Frederick Frank Knight
- Born: Frederick Frank Knight 22 March 1885 Stoke Damerel, Devon, England
- Died: 3 August 1965 (aged 80) Plymouth, Devon, England

Rugby union career
- Position: Forward

Amateur team(s)
- Years: Team / Apps / (Points)
- –: Plymouth
- –: Devon

International career
- Years: Team / Apps / (Points)
- 1909: England / 1 / (0)

= Fred Knight =

English rugby union player (1885–1965)

Frederick Frank Knight (22 March 1885 – 3 August 1965) was an English rugby union forward who played for Plymouth and won one cap for England in 1909 against Australia.

==Early life==

Knight was born on 22 March 1885 at Stoke Damerel, Devon, and was baptised there on 20 April 1885. He was the son of Samuel Knight, a stonemason, and Mary Ann Knight (née Skinner) and one of ten siblings.

Knight entered the dockyard trades as a shipwright apprentice and later worked as a draughtsman at HM Dockyard Devonport. By 1921 he was recorded as a shipbuilding draughtsman.

He married Annie Louise Knight at St Barnabas Church, Devonport, in 1912.

==Rugby career==

===Plymouth===

Knight played as a forward for Plymouth and had established himself as a leading member of the pack by 1906, when he was identified as club captain in contemporary reporting. Throughout the late 1900s he was regularly listed among Plymouth's forwards in major fixtures, including matches against Welsh opposition. Press coverage in 1911 confirms that he was commonly referred to as “Fred Knight” and recognised as a leader within the side. Reports from that season noted his return after a short absence, stating that the pack benefited from his inclusion.

In December 1911 it was reported:

“The turn of events dates from the re-appearance of Fred Knight, whose leadership is very well known. Knight is playing grandly, and his example is being closely followed.”

===Devon===

Knight's club performances led to repeated selection for Devon in the County Championship. He appeared in representative fixtures including Devon v Durham in 1907, Devon v Cornwall in 1909, and Yorkshire v Devon in 1911. His consistent inclusion in the county pack placed him among the leading forwards in West Country rugby.

===International trial and England (1909)===

In November 1908 Knight was selected for an international trial representing “The West”, a match used to determine England selection. Ahead of the 1909 international against Australia, it was noted that Knight would be absent from club duties “playing for England against Australia”, and although his selection had surprised some observers unfamiliar with his form, he was considered unlikely to disappoint.

Knight was selected to play for England against Australia at Blackheath on 9 January 1909. The published team list recorded him as “Knight (Plymouth), forward”.

Match reports describe England beginning strongly, with Knight leading a forward rush in the first half that transferred play deep into Australian territory and raised home enthusiasm. England scored through a try by Edgar Mobbs following scrum possession, but Australia equalised before the interval. In the second half Australia gained territorial control and ultimately won by three tries to one (9–3).

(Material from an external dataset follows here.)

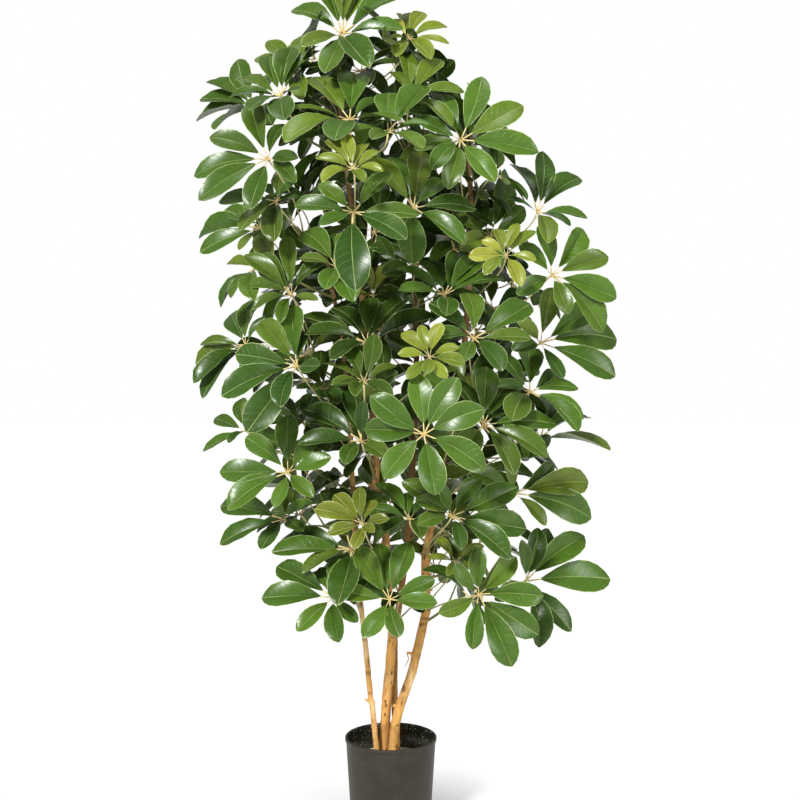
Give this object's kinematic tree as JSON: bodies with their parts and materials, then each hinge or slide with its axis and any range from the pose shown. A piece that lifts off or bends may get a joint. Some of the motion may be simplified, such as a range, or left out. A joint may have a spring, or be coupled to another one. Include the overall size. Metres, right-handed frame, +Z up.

This match proved to be Knight's only appearance for England.

===Suspension (1912)===

In December 1912 Knight was named in the findings of an English Rugby Union Commission investigating allegations of professionalism in West Country rugby.

The inquiry examined breaches of the strict amateur regulations, including so-called “broken time” payments. Knight was listed among those suspended as a result of the investigation, alongside other Plymouth and Devon players.

The disciplinary action formed part of a wider crackdown affecting West Country rugby and effectively marked the end of Knight's representative career.

==Death==

Knight died in Plymouth on 3 August 1965, aged 80.